### Exercise
Go through the lines below. Copy those with "before".

:: Collected material ::

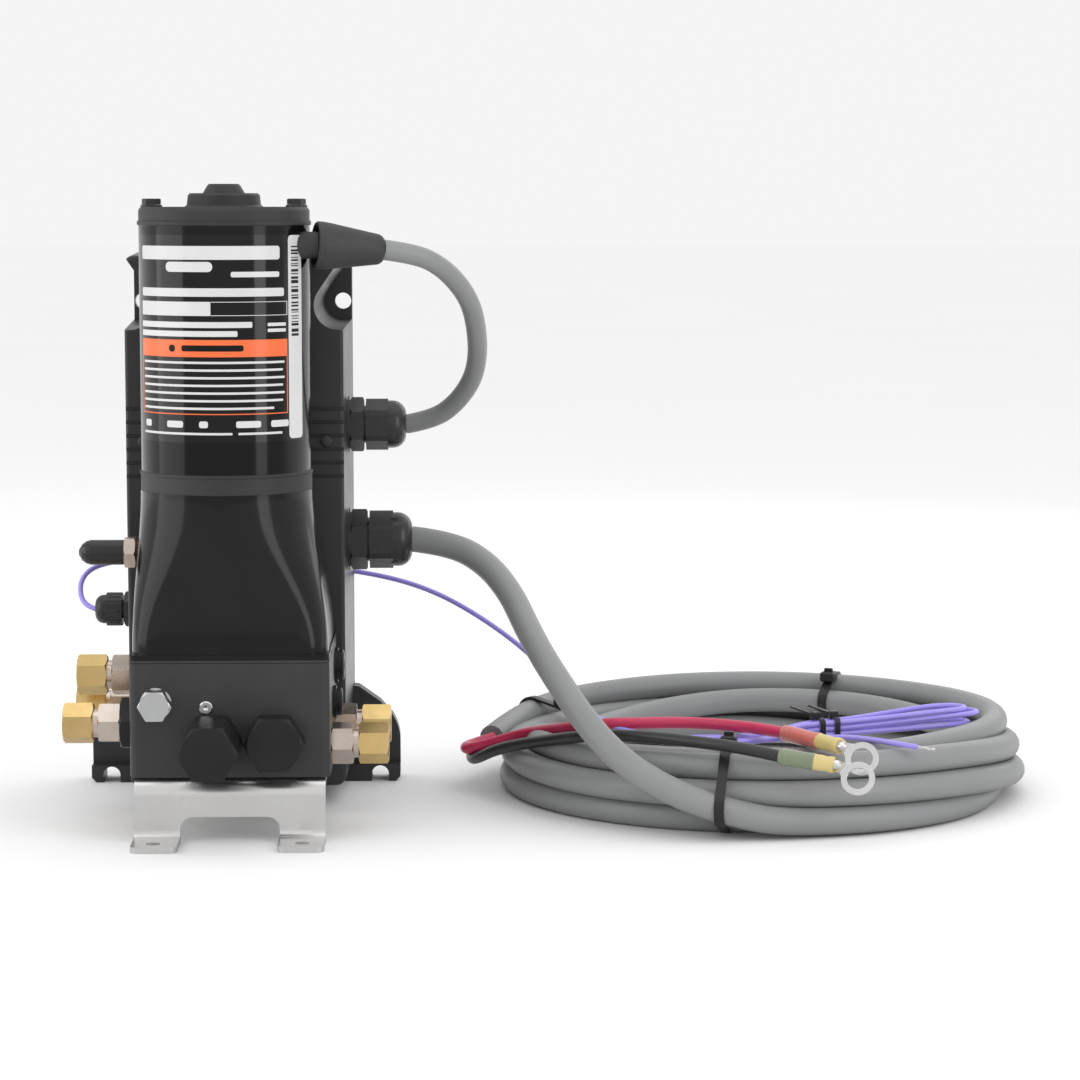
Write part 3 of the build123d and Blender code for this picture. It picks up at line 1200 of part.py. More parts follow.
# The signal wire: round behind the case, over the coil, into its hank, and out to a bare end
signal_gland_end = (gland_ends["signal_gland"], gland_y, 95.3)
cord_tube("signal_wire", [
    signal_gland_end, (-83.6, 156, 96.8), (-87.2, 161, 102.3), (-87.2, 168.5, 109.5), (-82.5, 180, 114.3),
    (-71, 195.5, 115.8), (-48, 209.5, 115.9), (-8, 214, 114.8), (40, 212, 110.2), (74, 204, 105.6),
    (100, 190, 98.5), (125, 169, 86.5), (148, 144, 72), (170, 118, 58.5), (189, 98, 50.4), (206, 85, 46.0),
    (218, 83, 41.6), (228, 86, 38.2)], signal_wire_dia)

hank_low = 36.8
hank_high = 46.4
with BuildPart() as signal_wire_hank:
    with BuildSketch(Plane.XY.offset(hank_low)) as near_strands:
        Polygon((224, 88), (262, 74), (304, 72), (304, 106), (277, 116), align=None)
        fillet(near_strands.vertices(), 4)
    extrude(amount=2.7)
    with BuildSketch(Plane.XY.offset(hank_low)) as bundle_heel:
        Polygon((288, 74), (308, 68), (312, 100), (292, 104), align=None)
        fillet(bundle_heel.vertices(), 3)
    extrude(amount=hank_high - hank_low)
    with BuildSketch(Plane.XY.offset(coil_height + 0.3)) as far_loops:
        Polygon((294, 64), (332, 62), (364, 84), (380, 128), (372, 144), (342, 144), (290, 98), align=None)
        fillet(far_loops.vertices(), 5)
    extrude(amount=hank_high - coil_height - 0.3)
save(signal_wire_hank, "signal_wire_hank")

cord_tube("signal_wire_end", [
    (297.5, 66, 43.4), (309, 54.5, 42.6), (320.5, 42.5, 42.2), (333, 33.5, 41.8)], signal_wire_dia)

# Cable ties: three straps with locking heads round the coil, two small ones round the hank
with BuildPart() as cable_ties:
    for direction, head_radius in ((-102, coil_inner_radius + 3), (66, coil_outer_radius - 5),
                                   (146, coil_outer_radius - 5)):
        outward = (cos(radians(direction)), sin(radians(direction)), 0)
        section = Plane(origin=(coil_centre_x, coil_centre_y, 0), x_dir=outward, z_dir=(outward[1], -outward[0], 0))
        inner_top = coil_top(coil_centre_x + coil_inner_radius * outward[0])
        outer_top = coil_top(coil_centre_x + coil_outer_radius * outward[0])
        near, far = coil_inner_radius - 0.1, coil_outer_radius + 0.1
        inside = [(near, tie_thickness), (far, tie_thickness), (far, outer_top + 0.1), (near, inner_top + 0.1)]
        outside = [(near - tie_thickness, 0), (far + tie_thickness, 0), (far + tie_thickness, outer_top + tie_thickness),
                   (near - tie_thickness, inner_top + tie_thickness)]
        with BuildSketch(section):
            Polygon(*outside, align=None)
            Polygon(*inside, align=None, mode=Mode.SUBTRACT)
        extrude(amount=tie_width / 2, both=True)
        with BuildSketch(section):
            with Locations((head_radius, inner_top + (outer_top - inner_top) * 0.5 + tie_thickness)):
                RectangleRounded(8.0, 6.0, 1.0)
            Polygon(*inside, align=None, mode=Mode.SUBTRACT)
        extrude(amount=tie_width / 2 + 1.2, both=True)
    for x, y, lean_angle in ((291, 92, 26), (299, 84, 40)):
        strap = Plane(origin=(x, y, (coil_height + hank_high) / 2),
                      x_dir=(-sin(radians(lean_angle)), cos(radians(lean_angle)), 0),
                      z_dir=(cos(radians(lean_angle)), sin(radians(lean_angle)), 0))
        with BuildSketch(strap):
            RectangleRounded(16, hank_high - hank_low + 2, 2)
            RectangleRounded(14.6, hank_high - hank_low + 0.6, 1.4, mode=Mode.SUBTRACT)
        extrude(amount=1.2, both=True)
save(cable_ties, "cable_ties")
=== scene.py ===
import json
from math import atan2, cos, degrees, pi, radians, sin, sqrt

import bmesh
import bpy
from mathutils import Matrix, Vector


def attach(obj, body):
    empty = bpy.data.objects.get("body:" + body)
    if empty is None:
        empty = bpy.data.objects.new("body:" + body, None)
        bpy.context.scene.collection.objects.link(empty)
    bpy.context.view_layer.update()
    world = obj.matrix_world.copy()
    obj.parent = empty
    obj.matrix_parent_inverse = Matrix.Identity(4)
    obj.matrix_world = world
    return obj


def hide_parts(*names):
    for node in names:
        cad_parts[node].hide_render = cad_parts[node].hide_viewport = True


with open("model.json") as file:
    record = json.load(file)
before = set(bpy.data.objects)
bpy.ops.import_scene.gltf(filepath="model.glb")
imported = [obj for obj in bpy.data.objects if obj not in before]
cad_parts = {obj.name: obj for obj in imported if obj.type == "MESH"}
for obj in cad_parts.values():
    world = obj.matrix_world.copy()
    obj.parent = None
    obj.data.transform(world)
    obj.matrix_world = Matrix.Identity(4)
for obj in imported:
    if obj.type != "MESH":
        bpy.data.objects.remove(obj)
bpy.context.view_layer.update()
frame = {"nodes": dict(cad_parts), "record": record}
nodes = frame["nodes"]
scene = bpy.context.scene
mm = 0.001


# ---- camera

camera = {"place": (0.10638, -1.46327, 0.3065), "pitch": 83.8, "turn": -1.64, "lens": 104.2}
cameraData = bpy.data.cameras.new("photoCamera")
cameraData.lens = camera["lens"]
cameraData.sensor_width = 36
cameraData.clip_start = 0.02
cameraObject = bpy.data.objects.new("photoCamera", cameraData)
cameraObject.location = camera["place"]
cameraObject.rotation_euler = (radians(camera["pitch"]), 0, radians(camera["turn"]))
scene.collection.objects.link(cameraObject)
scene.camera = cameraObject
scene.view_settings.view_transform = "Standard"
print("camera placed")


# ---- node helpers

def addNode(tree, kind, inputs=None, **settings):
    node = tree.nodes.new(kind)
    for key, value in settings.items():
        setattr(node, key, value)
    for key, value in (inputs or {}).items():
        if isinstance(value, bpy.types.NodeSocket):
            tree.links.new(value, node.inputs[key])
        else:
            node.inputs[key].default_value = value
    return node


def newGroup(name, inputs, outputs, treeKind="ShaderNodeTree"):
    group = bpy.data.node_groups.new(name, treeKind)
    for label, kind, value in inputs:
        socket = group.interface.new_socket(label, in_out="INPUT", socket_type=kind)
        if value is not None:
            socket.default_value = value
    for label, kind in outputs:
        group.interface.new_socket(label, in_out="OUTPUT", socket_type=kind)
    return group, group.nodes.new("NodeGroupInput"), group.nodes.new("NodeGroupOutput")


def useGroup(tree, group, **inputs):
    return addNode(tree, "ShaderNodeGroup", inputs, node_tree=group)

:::

### Task solution
before = set(bpy.data.objects)
imported = [obj for obj in bpy.data.objects if obj not in before]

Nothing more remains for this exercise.